Forensically, I’ll concede every credit and every debit is a change in total outstanding BoE Liabilities, but if the end of day BoE balances with the Gov/Treasury show the same total outstanding BoE Liabilities, then there is no expansion of total Liabilities or reserve account credits to cover Treasury spending, and there is no net increase in reserves. The BoE is not creating money for the Treasury to spend.
If the BoE crediting the reserve accounts of banks of Gov payees is directly offset by Gov/Treasury reserves already on deposit in the NLA or simply any Treasury account on the BoE Ledger, then the payment is a BoE liability swap, and not a loan where the BoE ‘lends’ to Treasury, and not new net reserve creation. If there is no loan from the BoE to the Treasury, which we can determine by finding the correlated new BoE asset to the new BoE liability, if there is no increase in the BoE balance sheet or BS expansion, then there is no lending, and no new net reserves and no expansion of the money supply, the BoE is not creating new reserves ‘for’ the Treasury to spend, or lending new reserves to Treasury to spend, the BoE is transferring existing reserves from one Treasury account to the reserve account of the bank of the Gov payees.

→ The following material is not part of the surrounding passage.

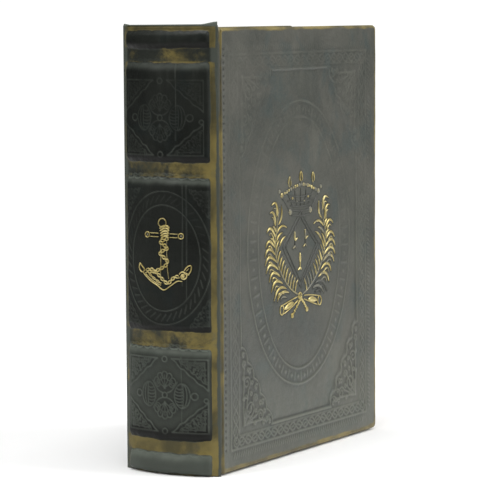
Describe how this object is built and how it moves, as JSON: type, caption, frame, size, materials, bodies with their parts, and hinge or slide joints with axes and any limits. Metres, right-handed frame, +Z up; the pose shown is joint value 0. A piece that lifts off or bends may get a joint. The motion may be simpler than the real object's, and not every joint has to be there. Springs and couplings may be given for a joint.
{
  "type": "book-shaped cryptex case",
  "caption": "Leather-bound book-shaped case: the front cover opens on a padded tray that holds a cylindrical cryptex with turning number dials and a draw tube.",
  "frame": {"origin": "middle of the object's base, on the surface it stands on", "axes": "+Z up along the spine, -Y out of the front cover, -X out of the spine"},
  "size_m": [0.2036, 0.065, 0.262],
  "materials": {
    "cover_leather": "antiqued grey-green bookbinding leather, rubbed ochre along its edges",
    "spine_leather": "near-black antiqued leather with ochre bands",
    "greyboard": "grey binder's board",
    "timber": "sanded light wood",
    "pages": "ribbed aged paper edge",
    "velvet": "short-pile burgundy velvet",
    "magnet": "nickel plate",
    "brass": "aged brass",
    "dark_brass": "darkened brass",
    "gilding": "worn gold foil"
  },
  "bodies": {
    "case": {"back_cover_leather": "cover_leather", "back_cover_board": "greyboard", "joint_leather_case_side": "cover_leather", "fore_edge_wall": "timber", "spine_side_wall": "timber", "head_wall": "timber", "tail_wall": "timber", "case_magnet_lower": "magnet", "case_magnet_upper": "magnet", "fore_edge_pages": "pages", "head_pages": "pages", "tail_pages": "pages", "floor_lining": "velvet", "spine_side_lining": "velvet", "fore_side_lining": "velvet", "head_lining": "velvet", "tail_lining": "velvet", "spine_core": "timber", "spine_head_cap": "spine_leather", "spine_tail_cap": "spine_leather", "spine_leather": "spine_leather", "spine_panel_tail": "spine_leather", "spine_panel_lower": "spine_leather", "spine_panel_centre": "spine_leather", "spine_panel_upper": "spine_leather", "spine_panel_head": "spine_leather", "spine_side_pad": "velvet", "fore_side_pad": "velvet", "tail_pad": "velvet", "head_pad": "velvet", "floor_pad": "velvet", "cryptex_base_cap": "brass", "cryptex_sleeve": "dark_brass", "cryptex_collar": "brass", "cryptex_washer_1": "dark_brass", "cryptex_washer_2": "dark_brass", "cryptex_washer_3": "dark_brass", "cryptex_washer_4": "dark_brass"},
    "front_cover": {"front_cover_leather": "cover_leather", "front_cover_board": "greyboard", "front_cover_lining": "velvet", "cover_strike_plate_lower": "magnet", "cover_strike_plate_upper": "magnet", "joint_leather_cover_side": "cover_leather"},
    "dial_1": {"cryptex_dial_1": "brass"},
    "dial_2": {"cryptex_dial_2": "brass"},
    "dial_3": {"cryptex_dial_3": "brass"},
    "dial_4": {"cryptex_dial_4": "brass"},
    "dial_5": {"cryptex_dial_5": "brass"},
    "draw_tube": {"cryptex_draw_tube": "dark_brass", "cryptex_pull_cap": "brass"}
  },
  "joints": [
    {"name": "cover_hinge", "type": "hinge", "parent": "case", "child": "front_cover", "pos_m": [-0.09025, -0.0325, 0.1305], "axis": [0, 0, -1], "range_deg": [0, 170]},
    {"name": "dial_1_turn", "type": "hinge", "parent": "case", "child": "dial_1", "pos_m": [0.0026, 0.00202, 0.064], "axis": [0, 0, 1], "continuous": true},
    {"name": "dial_2_turn", "type": "hinge", "parent": "case", "child": "dial_2", "pos_m": [0.0026, 0.00202, 0.0768], "axis": [0, 0, 1], "continuous": true},
    {"name": "dial_3_turn", "type": "hinge", "parent": "case", "child": "dial_3", "pos_m": [0.0026, 0.00202, 0.0896], "axis": [0, 0, 1], "continuous": true},
    {"name": "dial_4_turn", "type": "hinge", "parent": "case", "child": "dial_4", "pos_m": [0.0026, 0.00202, 0.1024], "axis": [0, 0, 1], "continuous": true},
    {"name": "dial_5_turn", "type": "hinge", "parent": "case", "child": "dial_5", "pos_m": [0.0026, 0.00202, 0.1152], "axis": [0, 0, 1], "continuous": true},
    {"name": "tube_draw", "type": "slide", "parent": "case", "child": "draw_tube", "axis": [0, 0, 1], "range_m": [0, 0.072]}
  ]
}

Their argument is akin to saying when the coach sends in a substitute player on the pitch, and he taps and pulls off a player already on the field, was the team playing with twelve men?
Forensically, we can observe there were twelve men on the field, but this was a temporary state that resets back to 11 men.
In banking, we use the updated end of day state, where the BoE first debits for payments the appropriate Gov accounts where reserves are already on deposit, and only if the Treasury is short does the BoE lend those balances to Treasury on the Ways and Means facility, the Treasury Credit Line. If the definition of the BoE printing money is inter-day new Net Reserves, then the BoE has not created new reserves for the Treasury to borrow or spend in 17 years.